»»

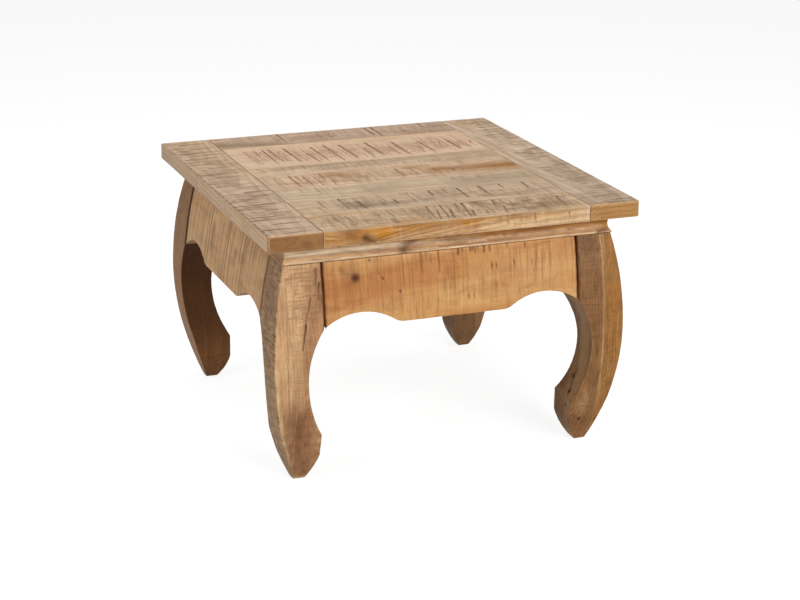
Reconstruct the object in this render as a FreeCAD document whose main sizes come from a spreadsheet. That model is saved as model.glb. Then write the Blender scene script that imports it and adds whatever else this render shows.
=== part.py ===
import FreeCAD, Part
import math
import operator
import os
from types import SimpleNamespace

import Sketcher

# A low square coffee table in solid wood, with a planked top between two end
# boards, a hollow moulding under it, four belly-fronted aprons with scalloped
# lower edges, and four legs that are sawn to one curved outline from the front
# and again from the side. Lengths are millimetres. X runs along the front edge,
# Y goes to the back, Z is up, and the origin is on the floor under the middle.
# An inset is a distance in from the edge of the top, which the legs and the
# aprons are set out from on all four sides.

SIZES = {
    # Whole table
    "table_width": 600.0,
    "table_depth": 600.0,
    "table_height": 405.0,
    # Top: boards that run from left to right, closed by an end board each side
    "top_thickness": 26.0,
    "end_board_width": 85.0,
    "first_joint_share": 0.142,
    "second_joint_share": 0.283,
    "third_joint_share": 0.397,
    "fourth_joint_share": 0.547,
    "fifth_joint_share": 0.637,
    "sixth_joint_share": 0.870,
    "tongue_length": 12.0,
    "tongue_thickness": 8.0,
    "tongue_setback": 25.0,
    "groove_clearance": 0.5,
    "top_arris": 1.2,
    # Moulding frame between the top and the legs
    "moulding_height": 30.0,
    "moulding_edge_inset": 31.0,
    "moulding_inner_inset": 79.0,
    "moulding_lower_edge": 2.0,
    "moulding_upper_edge": 3.0,
    "moulding_hollow": 5.5,
    # Legs: the outer curve from the moulding to the foot, with its fullest point
    # at a share of the leg's height
    "bulge_inset": 11.5,
    "bulge_height_share": 0.559,
    "foot_outer_inset": 51.5,
    "foot_size": 21.0,
    # Legs: the inner curve from the foot to the apron, with its deepest point at
    # a share of the height under the apron
    "leg_inner_inset": 92.0,
    "toe_height": 42.0,
    "toe_bulge": 2.5,
    "hoof_height": 78.0,
    "hollow_inset": 67.5,
    "hollow_height_share": 0.684,
    # Legs: two boards glued face to face, and the outer arris taken off
    "glue_line_inset": 48.0,
    "outer_arris": 3.0,
    # Aprons, measured down from the moulding
    "apron_reveal": 1.5,
    "apron_inner_inset": 52.0,
    "apron_drop": 101.5,
    "scallop_run": 58.0,
    "scallop_rise": 21.0,
    "scallop_radius": 95.0,
    "return_radius": 31.0,
    "tenon_outer_inset": 33.0,
    "tenon_thickness": 10.0,
    "tenon_drop": 24.0,
    "tenon_height": 60.0,
    "tenon_length": 24.0,
    "mortise_clearance": 1.0,
    # Dowels between the legs and the moulding frame, one to a leg
    "dowel_radius": 4.0,
    "dowel_length": 36.0,
    "dowel_across_inset": 44.0,
    "dowel_along_inset": 55.0,
    "dowel_clearance": 1.0,
    # Corner blocks inside the aprons
    "block_height": 38.0,
    "block_thickness": 22.0,
    "block_leg_gap": 0.5,
    # Screws through the blocks into the legs, and through the frame into the top
    "block_screw_length": 42.0,
    "top_screw_length": 42.0,
    # One pattern of screw
    "screw_radius": 2.0,
    "screw_head_radius": 4.2,
    "screw_head_height": 2.6,
    "screw_hole_clearance": 0.25,
    # How far a cut runs past the wood that it removes
    "overrun": 6.0,
}

DOCUMENT = FreeCAD.newDocument("coffee_table")
SHEET = DOCUMENT.addObject("Spreadsheet::Sheet", "sizes")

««

What the task requires ▸ Every line of the data above should be reproduced word for word.

Written answer ▸
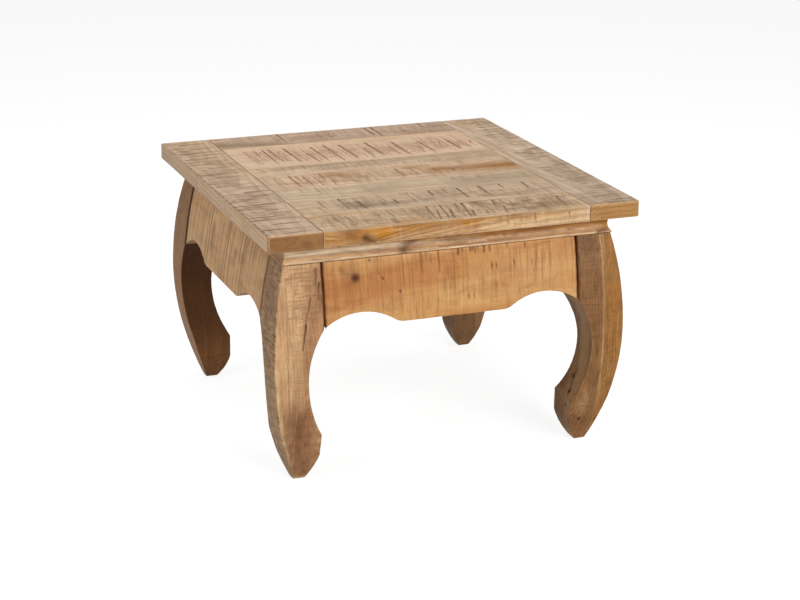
Reconstruct the object in this render as a FreeCAD document whose main sizes come from a spreadsheet. That model is saved as model.glb. Then write the Blender scene script that imports it and adds whatever else this render shows.
=== part.py ===
import FreeCAD, Part
import math
import operator
import os
from types import SimpleNamespace

import Sketcher

# A low square coffee table in solid wood, with a planked top between two end
# boards, a hollow moulding under it, four belly-fronted aprons with scalloped
# lower edges, and four legs that are sawn to one curved outline from the front
# and again from the side. Lengths are millimetres. X runs along the front edge,
# Y goes to the back, Z is up, and the origin is on the floor under the middle.
# An inset is a distance in from the edge of the top, which the legs and the
# aprons are set out from on all four sides.

SIZES = {
    # Whole table
    "table_width": 600.0,
    "table_depth": 600.0,
    "table_height": 405.0,
    # Top: boards that run from left to right, closed by an end board each side
    "top_thickness": 26.0,
    "end_board_width": 85.0,
    "first_joint_share": 0.142,
    "second_joint_share": 0.283,
    "third_joint_share": 0.397,
    "fourth_joint_share": 0.547,
    "fifth_joint_share": 0.637,
    "sixth_joint_share": 0.870,
    "tongue_length": 12.0,
    "tongue_thickness": 8.0,
    "tongue_setback": 25.0,
    "groove_clearance": 0.5,
    "top_arris": 1.2,
    # Moulding frame between the top and the legs
    "moulding_height": 30.0,
    "moulding_edge_inset": 31.0,
    "moulding_inner_inset": 79.0,
    "moulding_lower_edge": 2.0,
    "moulding_upper_edge": 3.0,
    "moulding_hollow": 5.5,
    # Legs: the outer curve from the moulding to the foot, with its fullest point
    # at a share of the leg's height
    "bulge_inset": 11.5,
    "bulge_height_share": 0.559,
    "foot_outer_inset": 51.5,
    "foot_size": 21.0,
    # Legs: the inner curve from the foot to the apron, with its deepest point at
    # a share of the height under the apron
    "leg_inner_inset": 92.0,
    "toe_height": 42.0,
    "toe_bulge": 2.5,
    "hoof_height": 78.0,
    "hollow_inset": 67.5,
    "hollow_height_share": 0.684,
    # Legs: two boards glued face to face, and the outer arris taken off
    "glue_line_inset": 48.0,
    "outer_arris": 3.0,
    # Aprons, measured down from the moulding
    "apron_reveal": 1.5,
    "apron_inner_inset": 52.0,
    "apron_drop": 101.5,
    "scallop_run": 58.0,
    "scallop_rise": 21.0,
    "scallop_radius": 95.0,
    "return_radius": 31.0,
    "tenon_outer_inset": 33.0,
    "tenon_thickness": 10.0,
    "tenon_drop": 24.0,
    "tenon_height": 60.0,
    "tenon_length": 24.0,
    "mortise_clearance": 1.0,
    # Dowels between the legs and the moulding frame, one to a leg
    "dowel_radius": 4.0,
    "dowel_length": 36.0,
    "dowel_across_inset": 44.0,
    "dowel_along_inset": 55.0,
    "dowel_clearance": 1.0,
    # Corner blocks inside the aprons
    "block_height": 38.0,
    "block_thickness": 22.0,
    "block_leg_gap": 0.5,
    # Screws through the blocks into the legs, and through the frame into the top
    "block_screw_length": 42.0,
    "top_screw_length": 42.0,
    # One pattern of screw
    "screw_radius": 2.0,
    "screw_head_radius": 4.2,
    "screw_head_height": 2.6,
    "screw_hole_clearance": 0.25,
    # How far a cut runs past the wood that it removes
    "overrun": 6.0,
}

DOCUMENT = FreeCAD.newDocument("coffee_table")
SHEET = DOCUMENT.addObject("Spreadsheet::Sheet", "sizes")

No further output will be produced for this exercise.